IRVINE, CA-There has been a lot of change in the demographic profile of Southern California communities, which has in turn impacted traditional grocery-anchored retail centers. Players such as Wal-Mart and Target are expanding their grocery offerings and locations. Club stores continue to compete effectively for consumer dollars relating to grocery products, meaning a decrease in trips to the nearby grocery store. Specialty grocers such as Sprouts, Whole Foods, and Trader Joe's now attract the higher-end, health-conscious customer.

So what's in store for certain Southern California grocery-anchored centers, many of which have seen the traditional grocery stores close their underperforming stores? Moreover, how do potential investors underwrite these centers and create value through retenanting the vacant grocery anchor?

Investors need to take a hard look at the area's local demographics. If an owner is left with a vacant grocery anchor it will be critical to target a grocery operator that is a good fit for the local customer base. For example, Albertsons had to close a number of low-performing stores—many of which were in heavy Asian and Hispanic populated areas—which the retailer was not equipped to market to. Kroger created Food 4 Less, a warehouse concept, in years past that experienced strong sales with the ethnic demographic, but has been increasingly impacted by the growth of the Hispanic markets such as El Super, Vallarta, and Northgate. Retailers who sell groceries are all vying for the same customers in any given area. If an owner can attract a grocery vendor who is a better fit for the area, they will most definitely win market share and add value to their asset.
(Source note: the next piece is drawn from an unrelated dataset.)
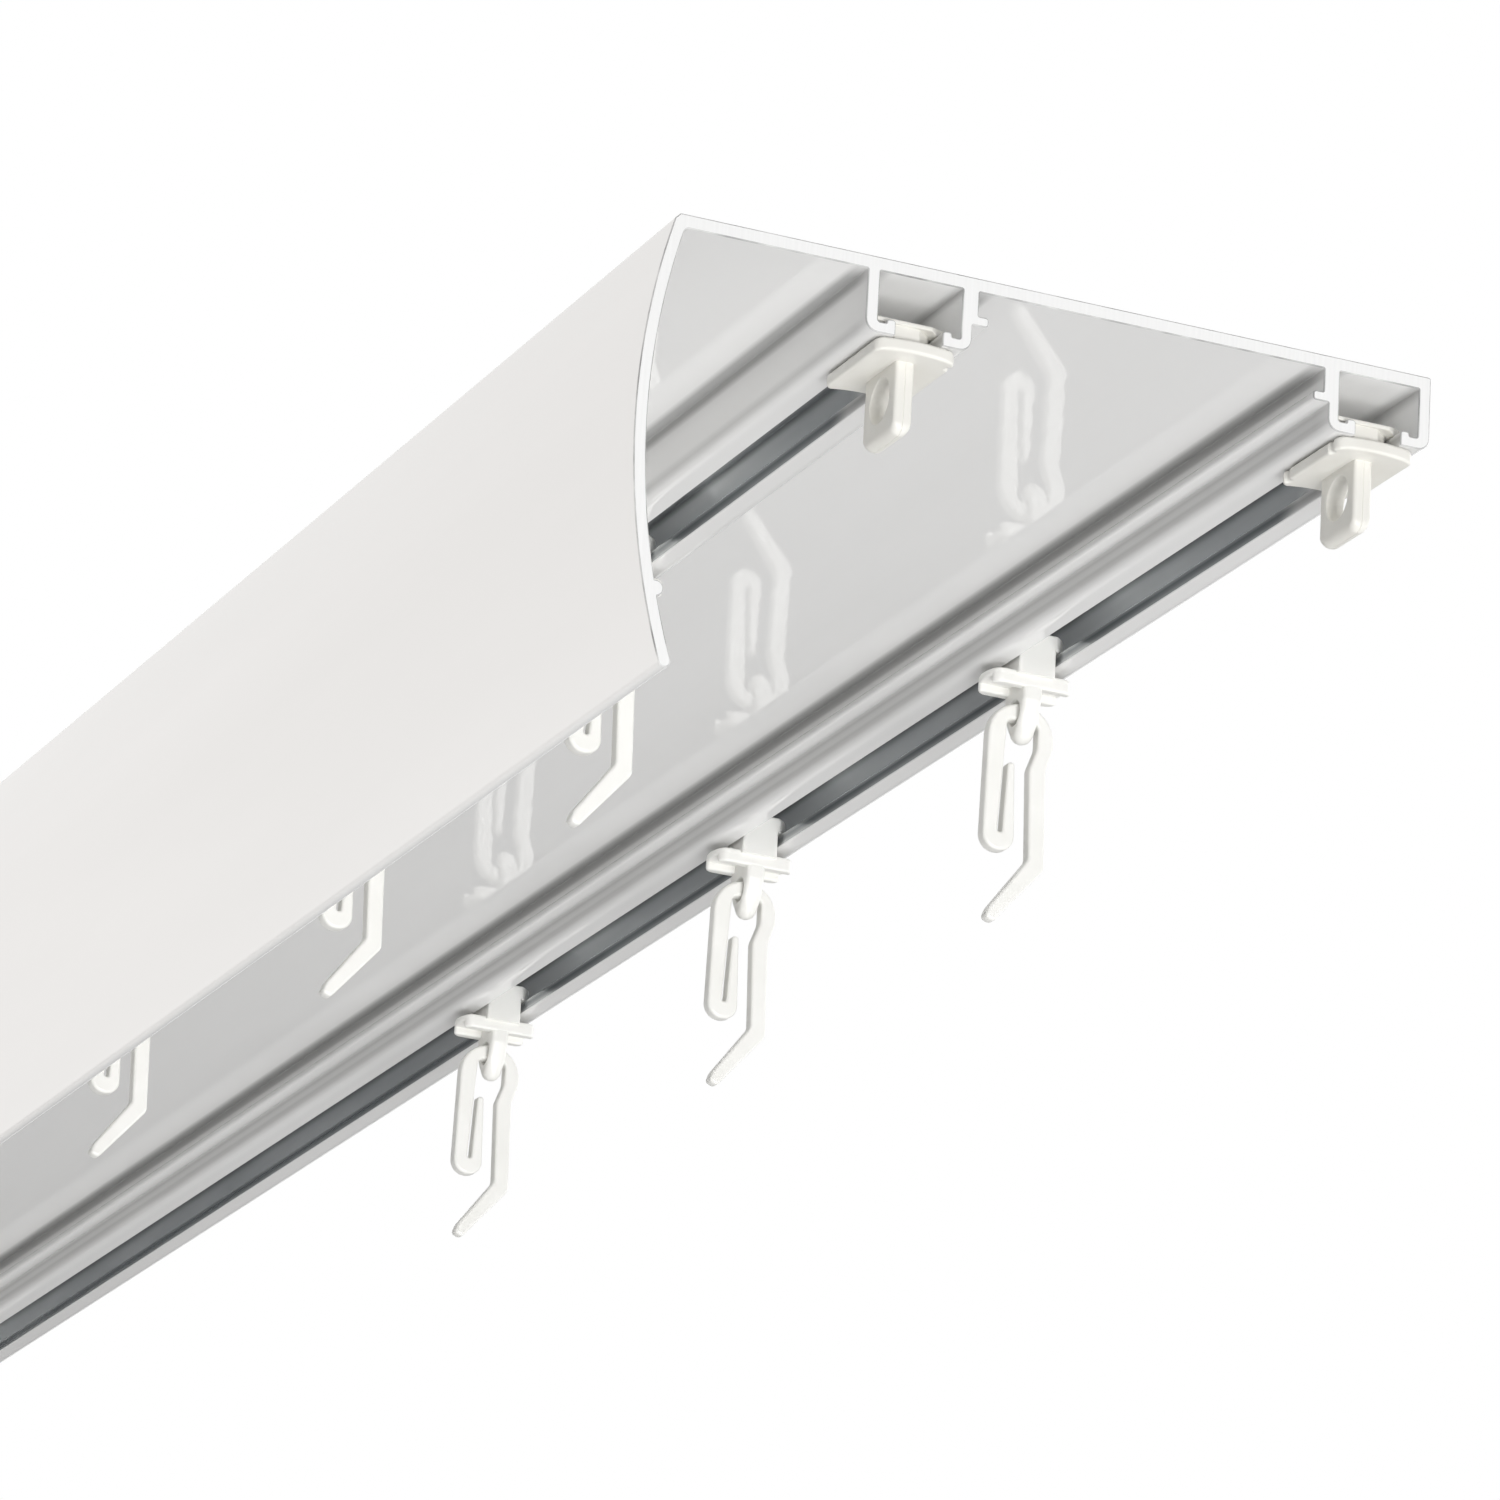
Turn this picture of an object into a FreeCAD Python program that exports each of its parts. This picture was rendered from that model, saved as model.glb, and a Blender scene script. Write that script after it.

On the institutional investment side, discerning buyers are beginning to reevaluate their focus which has typically been on only traditional grocery operators. Investors are recognizing that what was once determined a non-traditional grocery may not be such a bad thing. For example, Sprouts is now considered a viable, strong grocery operator that has effectively captured its own customer niche. Dollar stores, once seen as attracting the wrong customer base, are now expanding their grocery offerings and emerging as a tenant that is recognized as a legitimate junior anchor of a neighborhood center.

In 2013, expect to see further grocery consolidation. With the Albertsons acquisition by the consortium headed by Cerberus, there are bound to be more store closings on the horizon. On a national level, leasing volume for traditional grocery stores has slid 60% since 2007. In comparison, for the same period of time, high-end, specialty and organic grocers leasing volume is up over 70%. The typical grocery footprint is also a relatively loosely defined term. The optimum size is really determined by the specific trade area densities, ethnic population and income demographics. There are instances of successful grocery operators with sizes ranging anywhere from 30,000 square feet up to the large formats of 65,000 square feet.

Customers have specific and defined needs that retailers need to identify and cater to, or subsequently continue to be deserted by their buyer base. To be a winner in the retail property ownership game, landlords will need to successfully look beyond what has worked in the past, and strategically base their tenancy on grocery retailers who can prove that they fully understand and can meet the demands of the local market.

Don MacLellan is a senior managing partner at Faris Lee Investments. The views expressed in this column are the author's own.